Retailleu deixou claro que, independentemente de qualquer coisa, Macron precisa rejeitar de maneira categórica um premiê esquerdista.
“O senhor não pode nomear um primeiro-ministro vindo da esquerda. Deixar a Nova Frente Popular governar em conjunto seria uma falta imperdoável, que o condenaria perante a história. O senhor não tem o direito de permitir a ascensão ao poder de membros da França Insubmissa, um movimento que reivindica a violência e a sedição, e que agita os piores resquícios do antissemitismo em prol de uma ideologia islâmico-esquerdista com objetivos eleitorais. Situados fora do campo republicano, os adeptos de Jean-Luc Mélenchon devem ser excluídos do campo governamental, mas isso automaticamente faz do restante da esquerda um campo minoritário na Assembleia Nacional. Portanto, um governo composto apenas por socialistas ou ecologistas não teria legitimidade alguma e seria imediatamente derrubado, especialmente pela direita”, afirmou o senador do Republicanos, que se aliou ao Reagrupamento Nacional nas eleições.

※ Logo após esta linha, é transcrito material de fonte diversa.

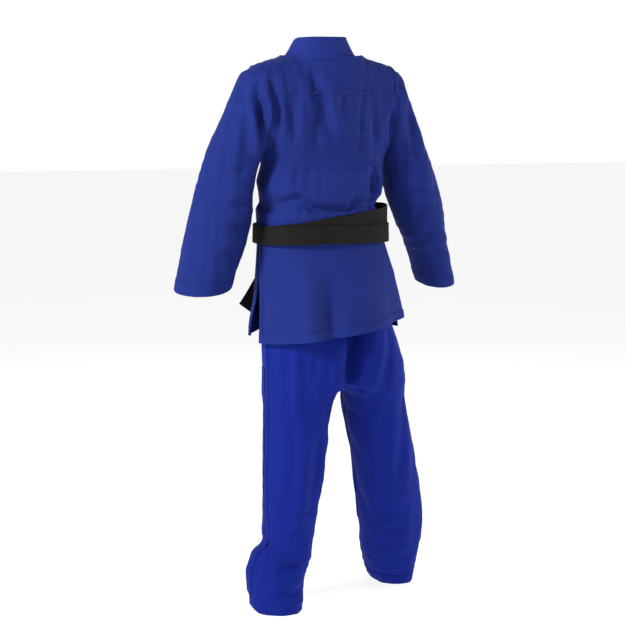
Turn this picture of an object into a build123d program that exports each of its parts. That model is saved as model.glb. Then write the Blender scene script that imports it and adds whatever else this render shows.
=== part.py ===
"""A judo uniform as it hangs on a wearer: jacket, belt and trousers, each made of its sewn pieces.

Millimetres. +Z is up, the uniform's front faces -Y and the wearer's left is +X.
The origin is the centre of the wearer's waist, at the top edge of the trousers' waistband.
"""

import os

from build123d import *

# Cloth thicknesses
JACKET_WALL = 2.5
TROUSER_WALL = 2.0
LAPEL_PROUD = 3.5
PATCH_THICK = 1.5
HEM_THICK = 1.5
SKIRT_LAYER_GAP = 3.0

# Waist, chest and jacket hem: half widths and half depths of the cloth's outside
WAIST_X = 172.0
WAIST_Y = 118.0
CHEST_FLARE = (2.0, 8.0)
HEM_FLARE = (26.0, 30.0)
HEM_CENTRE = (-12.0, 18.0)

# Belt
BELT_WIDTH = 46.0
BELT_THICK = 4.5
BELT_Z = -2.0
BELT_RISE = 24.0
KNOT_WIDTH = 62.0
KNOT_DEPTH = 28.0
KNOT_MARGIN = 5.0
TAIL_LENGTH = 236.0
TAIL_LEAN = 33.0
TAIL_DROP = 33.0
TAIL_SPREAD = 38.0
TAIL_CLEARANCE = 4.0

# Jacket heights
HEM_Z = -255.0
HEM_SLOPE = 0.148
SKIRT_DROP = 6.0
WAIST_SEAM_Z = 175.0
YOKE_Z = 358.0
SHOULDER_Z = 452.0
COLLAR_BASE = 410.0
COLLAR_TOP = 500.0
COLLAR_THICK = 8.0
COLLAR_LOW = (97.0, 90.0)
COLLAR_HIGH = (72.0, 74.0)
COLLAR_BACK = 6.0
LAPEL_WIDTH = 52.0
LAPEL_TOP = (86.0, 462.0)
LAPEL_FOOT_X = -112.0
LAPEL_TAIL_LEAN = 0.2
VENT_GAP = 4.0
EDGE_HEM = 22.0

# Sleeves: cuts along their length
ARMHOLE_REACH = 14.0
GUSSET_DEPTH = 40.0
GUSSET_FOOT = 190.0
GUSSET_HEAD = 262.0
SLEEVE_HEAD_END = 212.0
ELBOW_Z = 64.0
ELBOW_HALF = 46.0
CUFF_Z = -152.0
CUFF_BAND = 28.0

# Trousers: cuts along their length
WAISTBAND_HEIGHT = 45.0
WAIST_CLEARANCE = 11.0
CROTCH_Z = -365.0
HIP_Z = -404.0
HIP_HALF = 50.0
KNEE_Z = -652.0
KNEE_HALF = 52.0
PATCH_FOOT = -800.0
LEG_END = -980.0
LEG_HEM = 30.0
LOOP_HEIGHT = 22.0
LOOP_CENTRE_Z = -16.0
LOOP_WIDTH = 10.0
LOOP_REACH = 5.0
LOOP_SPREAD = 34.0
PATCH_REACH = 10.0
CROTCH_GUSSET = (60.0, 110.0, 50.0)
CROTCH_GUSSET_CENTRE = (-20.0, 12.0)

SEAM_GAP = 0.6
FAR = 700.0

# Places that follow from the sizes above
CHEST_X = WAIST_X + CHEST_FLARE[0]
CHEST_Y = WAIST_Y + CHEST_FLARE[1]
HEM_X = WAIST_X + HEM_FLARE[0]
HEM_Y = WAIST_Y + HEM_FLARE[1]
ARMHOLE_X = WAIST_X + ARMHOLE_REACH
SKIRT_TOP = BELT_Z - BELT_WIDTH / 2 - SKIRT_DROP
TAIL_TOP = BELT_Z - BELT_WIDTH / 2 - TAIL_DROP
LAPEL_FOOT = (LAPEL_FOOT_X, SKIRT_TOP)
SEAT_WAIST_X = WAIST_X - JACKET_WALL - WAIST_CLEARANCE
SEAT_WAIST_Y = WAIST_Y - JACKET_WALL - WAIST_CLEARANCE

# Horizontal sections of the jacket's body: height, half width, half depth
BODY = [
    (SKIRT_TOP - 20, WAIST_X, WAIST_Y),
    (70, WAIST_X, WAIST_Y),
    (130, WAIST_X + 6, CHEST_Y),
    (230, CHEST_X, CHEST_Y + 2),
    (330, CHEST_X - 9, CHEST_Y - 14),
]
# Sections across the shoulders: side, height of the centre, half height, half depth
SHOULDERS = [
    (-ARMHOLE_X - 4, 335, 80, 76),
    (-95, 322, SHOULDER_Z - 322, 104),
    (95, 322, SHOULDER_Z - 322, 104),
    (ARMHOLE_X + 4, 335, 80, 76),
]
# Each sleeve's axis from inside the shoulder to past the cuff: centre, its x counted from the armhole, and
# half width and half depth
SLEEVES = {
    "left": [
        ((-36, 0, 350), 86, 82),
        ((12, -4, 335), 76, 84),
        ((66, -12, 200), 62, 82),
        ((82, -20, 95), 70, 78),
        ((94, -38, -28), 82, 76),
        ((114, -52, -119), 76, 70),
        ((127, -61, -190), 76, 70),
    ],
    "right": [
        ((36, 0, 350), 86, 82),
        ((-12, -2, 335), 72, 84),
        ((-63, 0, 205), 60, 80),
        ((-84, -5, 95), 70, 78),
        ((-122, -13, -28), 62, 80),
        ((-148, -20, -119), 56, 78),
        ((-160, -27, -190), 56, 78),
    ],
}
# Horizontal sections of the skirt below the belt: height, share of the way to the hem's size
SKIRT = [(SKIRT_TOP, 0.0), (-110, 0.52), (HEM_Z - 60, 1.15)]
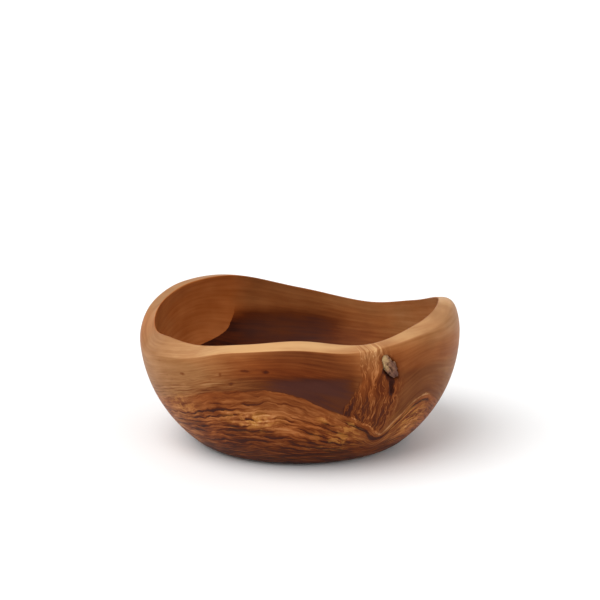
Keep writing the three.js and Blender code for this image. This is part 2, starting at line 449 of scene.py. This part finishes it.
def bark_relief(across, along, share):
    """How proud the bark's face stands of the wall: ridges along it, fissures and pits."""
    relief = np.zeros_like(across)
    for i, (u, v) in enumerate(zip(across, along)):
        ridges = noise.noise(Vector((u * 620, v * 190, 3.1)))
        lumps = noise.noise(Vector((u * 330, v * 260, 8.4)))
        pits = max(0, noise.noise(Vector((u * 900, v * 620, 5.7))) - 0.12)
        grit = noise.noise(Vector((u * 2600, v * 2000, 1.3)))
        relief[i] = 0.0008 * ridges + 0.0007 * lumps - 0.0034 * pits + 0.00022 * grit
    return -0.0002 + relief - 0.0003 * ease(0.8, 1.0, share)


def bark_mesh():
    """A lumpy oval plug of bark, laid on the wall's curve in the knot's own axes."""
    turn = np.linspace(0, 2 * math.pi, BARK_AROUND, endpoint=False)
    edge = np.array([1 + 0.10 * noise.noise(Vector((math.cos(a) * 2.6, math.sin(a) * 2.6, 2.2)))
                     for a in turn])
    half_width = (BARK_HALF_WIDTH - BARK_GAP) * edge
    half_length = (BARK_HALF_LENGTH - BARK_GAP) * edge

    rings = []
    for i in range(1, BARK_RINGS + 1):
        share = i / BARK_RINGS
        across = half_width * np.sin(turn) * share
        along = half_length * np.cos(turn) * share
        rings.append((across, along, bark_relief(across, along, share)))
    rings.append((rings[-1][0] * 0.96, rings[-1][1] * 0.96, np.full(BARK_AROUND, -BARK_THICKNESS)))
    middle = np.zeros(1)
    poles = [(middle, middle, bark_relief(middle, middle, 0)), (middle, middle, middle - BARK_THICKNESS)]

    across, along, proud = (np.concatenate(part) for part in zip(*rings, *poles))
    right = across * math.cos(BARK_LEAN) - along * math.sin(BARK_LEAN)
    height = BARK_HEIGHT + across * math.sin(BARK_LEAN) + along * math.cos(BARK_LEAN)
    azimuth = BARK_AZIMUTH + np.degrees(right / BOWL_RADIUS)
    radius, angle = wall_radius(height), np.radians(azimuth)
    wall = np.stack([radius * np.cos(angle), radius * np.sin(angle), height], axis=-1)
    points = wall + wall_normal(azimuth, height) * proud[:, None]

    top, bottom = len(points) - 2, len(points) - 1
    last = BARK_RINGS * BARK_AROUND
    faces = []
    for a in range(BARK_AROUND):
        b = (a + 1) % BARK_AROUND
        faces.append((top, b, a))
        faces.append((bottom, last + a, last + b))
        for start in range(0, last, BARK_AROUND):
            faces.append((start + a, start + b, start + BARK_AROUND + b, start + BARK_AROUND + a))
    mesh = bpy.data.meshes.new("bark")
    mesh.from_pydata(points.tolist(), [], faces)
    mesh.shade_smooth()
    add_attribute(mesh, "bark", across, along, proud)
    return mesh


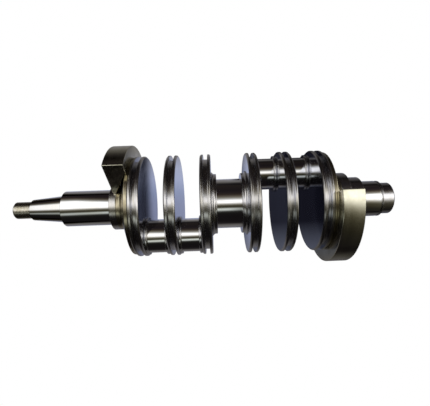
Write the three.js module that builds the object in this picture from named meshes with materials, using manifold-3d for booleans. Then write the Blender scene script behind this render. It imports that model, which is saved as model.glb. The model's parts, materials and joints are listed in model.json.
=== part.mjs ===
// Crankshaft of a small 90-degree V4 two-stroke outboard engine, in millimetres.
// It is one steel forging, machined all over. The model takes it apart at the shoulders
// that a machinist would name: threaded nose, flywheel taper, main journals, webs,
// counterweights, six full-circle seal discs with their ring grooves, four crankpins with
// their thrust collars, bearing seats, retaining-ring neck and splined drive end.
// X runs along the crank axis, from the threaded nose to the drive end, and the origin is
// on that axis halfway along the shaft. +Z is up as the crank lies on a bench, rolled onto
// the flywheel-side counterweight.
import * as THREE from "three";
import { mergeVertices } from "three/addons/utils/BufferGeometryUtils.js";
import Module from "manifold-3d";

// ---- driving dimensions (mm) ----
// Throws
const throwRadius = 35.8;
const pinRadius = 18.2;
const pinSpan = 24.4;
const pinCollarRise = 2.8;
const pinCollarWidth = 3;
// Centre main journal, between its two collars
const centreJournalRadius = 27.9;
const centreJournalLength = 27;
const centreCollarRise = 6.1;
const centreCollarWidth = 5.75;
const centreCollarFillet = 2.6;
// Seal discs, whose rims stand a little beyond the crankpins
const rimBeyondPin = 2.3;
const discWidth = 11.5;
const discBevel = 1.2;
const ringGrooveWidth = 4.9;
const ringGrooveDepth = 5.6;
// Webs and counterweights, set in and out from the discs' rims
const webInset = 2;
const webRimWidth = 3.7;
const webConeLength = 15.8;
const counterweightRise = 12.5;
const counterweightWidth = 21.3;
const counterweightClearance = 1.95;
const counterweightHalfSpan = THREE.MathUtils.degToRad(75.8);
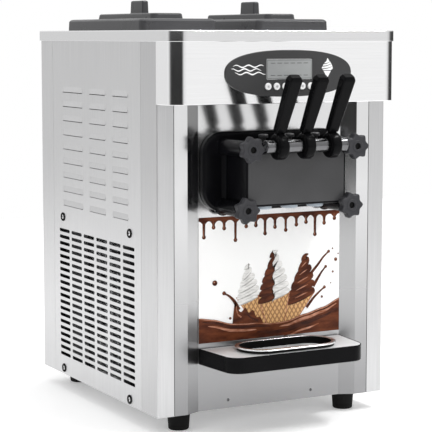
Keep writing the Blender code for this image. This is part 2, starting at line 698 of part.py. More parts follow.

Além disso, Retailleu reconhece que os partidos do regime estão completamente falidos:
“Mas o senhor não pode tentar formar um bloco central improvável a partir das ruínas do que acabou de desmoronar. Primeiro porque a soma dos grupos de direita, do centro e do campo presidencial não forma uma maioria absoluta. Longe disso. E nem mesmo com o acréscimo dos amigos de François Hollande, pois os parlamentares dos Republicanos não poderiam considerar governar com os herdeiros de François Mitterrand. Restaria, então, a constituição de uma maioria relativa tão frágil que cairia no primeiro orçamento, sob os ataques combinados da [Nova] Frente Popular e do Reagrupamento Nacional.”
No final, diante do fato de que “um primeiro-ministro vindo das últimas eleições não é possível”, ele propõe uma solução a Macron: “o senhor deve nomear um primeiro-ministro de interesse público”.
“O senhor deve chamar para Matignon uma personalidade acima dos clãs e das correntes, uma personalidade apaziguadora e incontestável por sua competência, experiência, senso de Estado e interesse geral. Só uma personalidade assim será capaz de reunir uma maioria parlamentar, em torno dos poucos textos essenciais para evitar o bloqueio do país e uma crise financeira que afetaria primeiramente os franceses mais vulneráveis. Quando a calma voltar e as condições para um verdadeiro debate democrático estiverem novamente reunidas, então poderá voltar o tempo da política. Mas não antes”, afirmou.